▸ **Supplied data**
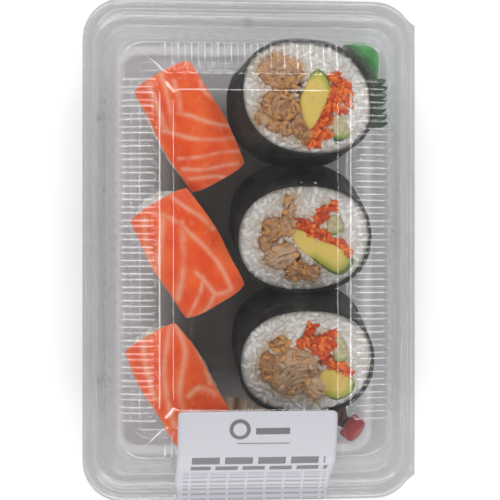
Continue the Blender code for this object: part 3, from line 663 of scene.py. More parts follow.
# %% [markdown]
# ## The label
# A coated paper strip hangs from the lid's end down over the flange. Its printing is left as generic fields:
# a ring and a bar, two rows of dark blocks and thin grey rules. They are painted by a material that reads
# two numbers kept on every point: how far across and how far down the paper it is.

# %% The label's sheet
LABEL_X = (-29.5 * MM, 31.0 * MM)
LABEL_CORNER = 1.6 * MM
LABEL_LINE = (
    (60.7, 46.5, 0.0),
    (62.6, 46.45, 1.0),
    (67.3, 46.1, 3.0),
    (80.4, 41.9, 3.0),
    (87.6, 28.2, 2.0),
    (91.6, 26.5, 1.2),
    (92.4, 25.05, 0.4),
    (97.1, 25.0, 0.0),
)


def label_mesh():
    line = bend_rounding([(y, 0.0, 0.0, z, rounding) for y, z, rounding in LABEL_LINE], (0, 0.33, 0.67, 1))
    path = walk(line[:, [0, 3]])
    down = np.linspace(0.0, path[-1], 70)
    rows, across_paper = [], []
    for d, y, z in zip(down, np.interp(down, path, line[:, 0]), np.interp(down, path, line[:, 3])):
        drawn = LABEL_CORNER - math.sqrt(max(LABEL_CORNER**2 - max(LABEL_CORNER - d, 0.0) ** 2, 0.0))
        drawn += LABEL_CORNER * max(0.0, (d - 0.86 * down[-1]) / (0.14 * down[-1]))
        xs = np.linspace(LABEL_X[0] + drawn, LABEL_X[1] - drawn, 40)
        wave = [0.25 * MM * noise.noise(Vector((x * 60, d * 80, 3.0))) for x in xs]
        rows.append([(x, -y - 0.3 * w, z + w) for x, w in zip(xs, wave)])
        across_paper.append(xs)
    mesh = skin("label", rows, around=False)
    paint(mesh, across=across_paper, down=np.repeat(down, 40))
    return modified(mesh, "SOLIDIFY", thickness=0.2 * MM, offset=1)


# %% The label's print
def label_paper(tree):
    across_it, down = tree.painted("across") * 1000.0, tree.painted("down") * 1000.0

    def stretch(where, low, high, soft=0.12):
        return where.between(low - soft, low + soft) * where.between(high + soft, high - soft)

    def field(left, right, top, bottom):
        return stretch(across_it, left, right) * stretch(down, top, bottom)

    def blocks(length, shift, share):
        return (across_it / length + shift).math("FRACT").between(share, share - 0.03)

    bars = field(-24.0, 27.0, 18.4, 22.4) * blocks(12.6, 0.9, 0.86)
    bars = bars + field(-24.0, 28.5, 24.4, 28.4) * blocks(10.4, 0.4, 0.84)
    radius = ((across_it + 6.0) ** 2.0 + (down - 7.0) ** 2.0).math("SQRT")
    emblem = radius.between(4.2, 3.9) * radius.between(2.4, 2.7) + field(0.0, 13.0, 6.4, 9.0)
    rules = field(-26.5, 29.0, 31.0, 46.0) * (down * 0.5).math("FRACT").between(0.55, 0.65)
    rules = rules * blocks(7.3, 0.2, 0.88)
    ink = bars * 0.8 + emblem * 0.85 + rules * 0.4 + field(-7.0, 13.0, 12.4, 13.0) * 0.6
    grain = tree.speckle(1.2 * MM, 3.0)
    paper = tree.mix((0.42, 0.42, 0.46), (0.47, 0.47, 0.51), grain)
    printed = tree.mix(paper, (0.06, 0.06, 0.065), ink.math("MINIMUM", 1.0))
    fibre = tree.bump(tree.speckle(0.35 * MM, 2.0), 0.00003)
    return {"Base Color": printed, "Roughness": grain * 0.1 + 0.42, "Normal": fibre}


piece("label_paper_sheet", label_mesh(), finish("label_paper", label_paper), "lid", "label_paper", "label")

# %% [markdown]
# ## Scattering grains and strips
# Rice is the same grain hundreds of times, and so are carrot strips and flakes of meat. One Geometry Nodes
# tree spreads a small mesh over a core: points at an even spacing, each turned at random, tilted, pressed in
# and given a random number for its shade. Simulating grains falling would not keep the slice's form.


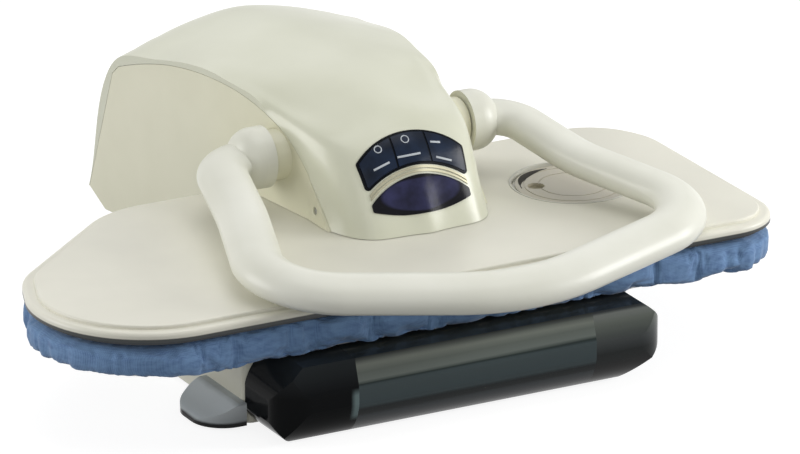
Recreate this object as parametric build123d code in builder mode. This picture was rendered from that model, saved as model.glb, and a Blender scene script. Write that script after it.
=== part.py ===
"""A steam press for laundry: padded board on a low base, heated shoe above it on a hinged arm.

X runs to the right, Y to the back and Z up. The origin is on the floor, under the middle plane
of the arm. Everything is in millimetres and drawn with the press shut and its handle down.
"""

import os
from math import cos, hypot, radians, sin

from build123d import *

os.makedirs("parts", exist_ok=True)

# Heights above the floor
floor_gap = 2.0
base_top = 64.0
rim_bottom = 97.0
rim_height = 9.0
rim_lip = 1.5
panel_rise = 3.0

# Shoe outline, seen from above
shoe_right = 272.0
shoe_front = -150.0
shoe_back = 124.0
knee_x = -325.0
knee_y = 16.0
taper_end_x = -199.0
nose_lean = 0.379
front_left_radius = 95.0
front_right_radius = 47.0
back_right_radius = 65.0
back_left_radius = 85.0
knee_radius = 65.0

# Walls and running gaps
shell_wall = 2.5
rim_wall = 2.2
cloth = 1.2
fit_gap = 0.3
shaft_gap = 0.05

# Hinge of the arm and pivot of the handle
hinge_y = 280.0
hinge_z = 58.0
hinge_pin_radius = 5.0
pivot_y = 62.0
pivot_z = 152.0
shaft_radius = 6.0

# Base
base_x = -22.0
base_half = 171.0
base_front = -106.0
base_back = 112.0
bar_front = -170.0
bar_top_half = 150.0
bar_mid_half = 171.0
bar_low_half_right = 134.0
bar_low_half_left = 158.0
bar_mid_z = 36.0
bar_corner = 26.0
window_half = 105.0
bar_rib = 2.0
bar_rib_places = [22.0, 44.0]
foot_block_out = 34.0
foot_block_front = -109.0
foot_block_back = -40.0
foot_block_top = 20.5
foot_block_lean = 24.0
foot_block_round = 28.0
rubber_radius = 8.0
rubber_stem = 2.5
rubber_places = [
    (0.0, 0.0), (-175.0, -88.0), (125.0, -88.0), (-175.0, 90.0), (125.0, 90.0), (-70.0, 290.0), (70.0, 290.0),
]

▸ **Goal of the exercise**
Return each entry from the material above exactly as it appears.

▸ **Exercise response**
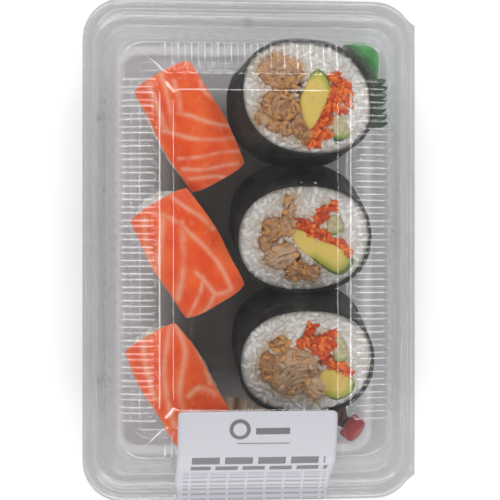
Continue the Blender code for this object: part 3, from line 663 of scene.py. More parts follow.
# %% [markdown]
# ## The label
# A coated paper strip hangs from the lid's end down over the flange. Its printing is left as generic fields:
# a ring and a bar, two rows of dark blocks and thin grey rules. They are painted by a material that reads
# two numbers kept on every point: how far across and how far down the paper it is.

# %% The label's sheet
LABEL_X = (-29.5 * MM, 31.0 * MM)
LABEL_CORNER = 1.6 * MM
LABEL_LINE = (
    (60.7, 46.5, 0.0),
    (62.6, 46.45, 1.0),
    (67.3, 46.1, 3.0),
    (80.4, 41.9, 3.0),
    (87.6, 28.2, 2.0),
    (91.6, 26.5, 1.2),
    (92.4, 25.05, 0.4),
    (97.1, 25.0, 0.0),
)


def label_mesh():
    line = bend_rounding([(y, 0.0, 0.0, z, rounding) for y, z, rounding in LABEL_LINE], (0, 0.33, 0.67, 1))
    path = walk(line[:, [0, 3]])
    down = np.linspace(0.0, path[-1], 70)
    rows, across_paper = [], []
    for d, y, z in zip(down, np.interp(down, path, line[:, 0]), np.interp(down, path, line[:, 3])):
        drawn = LABEL_CORNER - math.sqrt(max(LABEL_CORNER**2 - max(LABEL_CORNER - d, 0.0) ** 2, 0.0))
        drawn += LABEL_CORNER * max(0.0, (d - 0.86 * down[-1]) / (0.14 * down[-1]))
        xs = np.linspace(LABEL_X[0] + drawn, LABEL_X[1] - drawn, 40)
        wave = [0.25 * MM * noise.noise(Vector((x * 60, d * 80, 3.0))) for x in xs]
        rows.append([(x, -y - 0.3 * w, z + w) for x, w in zip(xs, wave)])
        across_paper.append(xs)
    mesh = skin("label", rows, around=False)
    paint(mesh, across=across_paper, down=np.repeat(down, 40))
    return modified(mesh, "SOLIDIFY", thickness=0.2 * MM, offset=1)


# %% The label's print
def label_paper(tree):
    across_it, down = tree.painted("across") * 1000.0, tree.painted("down") * 1000.0

    def stretch(where, low, high, soft=0.12):
        return where.between(low - soft, low + soft) * where.between(high + soft, high - soft)

    def field(left, right, top, bottom):
        return stretch(across_it, left, right) * stretch(down, top, bottom)

    def blocks(length, shift, share):
        return (across_it / length + shift).math("FRACT").between(share, share - 0.03)

    bars = field(-24.0, 27.0, 18.4, 22.4) * blocks(12.6, 0.9, 0.86)
    bars = bars + field(-24.0, 28.5, 24.4, 28.4) * blocks(10.4, 0.4, 0.84)
    radius = ((across_it + 6.0) ** 2.0 + (down - 7.0) ** 2.0).math("SQRT")
    emblem = radius.between(4.2, 3.9) * radius.between(2.4, 2.7) + field(0.0, 13.0, 6.4, 9.0)
    rules = field(-26.5, 29.0, 31.0, 46.0) * (down * 0.5).math("FRACT").between(0.55, 0.65)
    rules = rules * blocks(7.3, 0.2, 0.88)
    ink = bars * 0.8 + emblem * 0.85 + rules * 0.4 + field(-7.0, 13.0, 12.4, 13.0) * 0.6
    grain = tree.speckle(1.2 * MM, 3.0)
    paper = tree.mix((0.42, 0.42, 0.46), (0.47, 0.47, 0.51), grain)
    printed = tree.mix(paper, (0.06, 0.06, 0.065), ink.math("MINIMUM", 1.0))
    fibre = tree.bump(tree.speckle(0.35 * MM, 2.0), 0.00003)
    return {"Base Color": printed, "Roughness": grain * 0.1 + 0.42, "Normal": fibre}


piece("label_paper_sheet", label_mesh(), finish("label_paper", label_paper), "lid", "label_paper", "label")

# %% [markdown]
# ## Scattering grains and strips
# Rice is the same grain hundreds of times, and so are carrot strips and flakes of meat. One Geometry Nodes
# tree spreads a small mesh over a core: points at an even spacing, each turned at random, tilted, pressed in
# and given a random number for its shade. Simulating grains falling would not keep the slice's form.


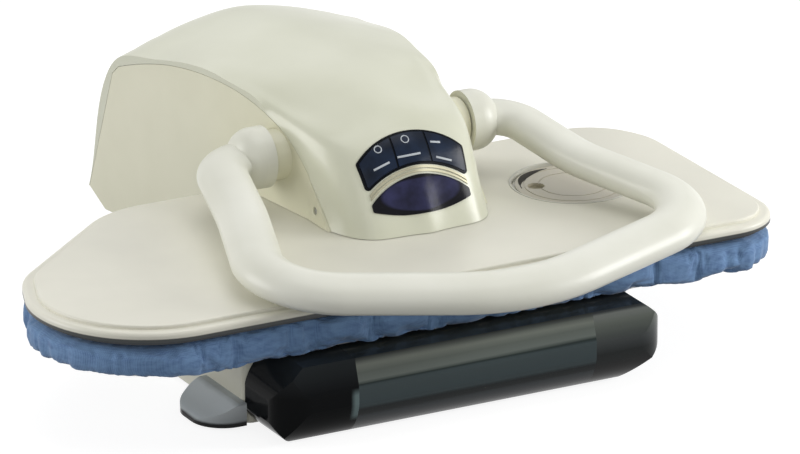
Recreate this object as parametric build123d code in builder mode. This picture was rendered from that model, saved as model.glb, and a Blender scene script. Write that script after it.
=== part.py ===
"""A steam press for laundry: padded board on a low base, heated shoe above it on a hinged arm.

X runs to the right, Y to the back and Z up. The origin is on the floor, under the middle plane
of the arm. Everything is in millimetres and drawn with the press shut and its handle down.
"""

import os
from math import cos, hypot, radians, sin

from build123d import *

os.makedirs("parts", exist_ok=True)

# Heights above the floor
floor_gap = 2.0
base_top = 64.0
rim_bottom = 97.0
rim_height = 9.0
rim_lip = 1.5
panel_rise = 3.0

# Shoe outline, seen from above
shoe_right = 272.0
shoe_front = -150.0
shoe_back = 124.0
knee_x = -325.0
knee_y = 16.0
taper_end_x = -199.0
nose_lean = 0.379
front_left_radius = 95.0
front_right_radius = 47.0
back_right_radius = 65.0
back_left_radius = 85.0
knee_radius = 65.0

# Walls and running gaps
shell_wall = 2.5
rim_wall = 2.2
cloth = 1.2
fit_gap = 0.3
shaft_gap = 0.05

# Hinge of the arm and pivot of the handle
hinge_y = 280.0
hinge_z = 58.0
hinge_pin_radius = 5.0
pivot_y = 62.0
pivot_z = 152.0
shaft_radius = 6.0

# Base
base_x = -22.0
base_half = 171.0
base_front = -106.0
base_back = 112.0
bar_front = -170.0
bar_top_half = 150.0
bar_mid_half = 171.0
bar_low_half_right = 134.0
bar_low_half_left = 158.0
bar_mid_z = 36.0
bar_corner = 26.0
window_half = 105.0
bar_rib = 2.0
bar_rib_places = [22.0, 44.0]
foot_block_out = 34.0
foot_block_front = -109.0
foot_block_back = -40.0
foot_block_top = 20.5
foot_block_lean = 24.0
foot_block_round = 28.0
rubber_radius = 8.0
rubber_stem = 2.5
rubber_places = [
    (0.0, 0.0), (-175.0, -88.0), (125.0, -88.0), (-175.0, 90.0), (125.0, 90.0), (-70.0, 290.0), (70.0, 290.0),
]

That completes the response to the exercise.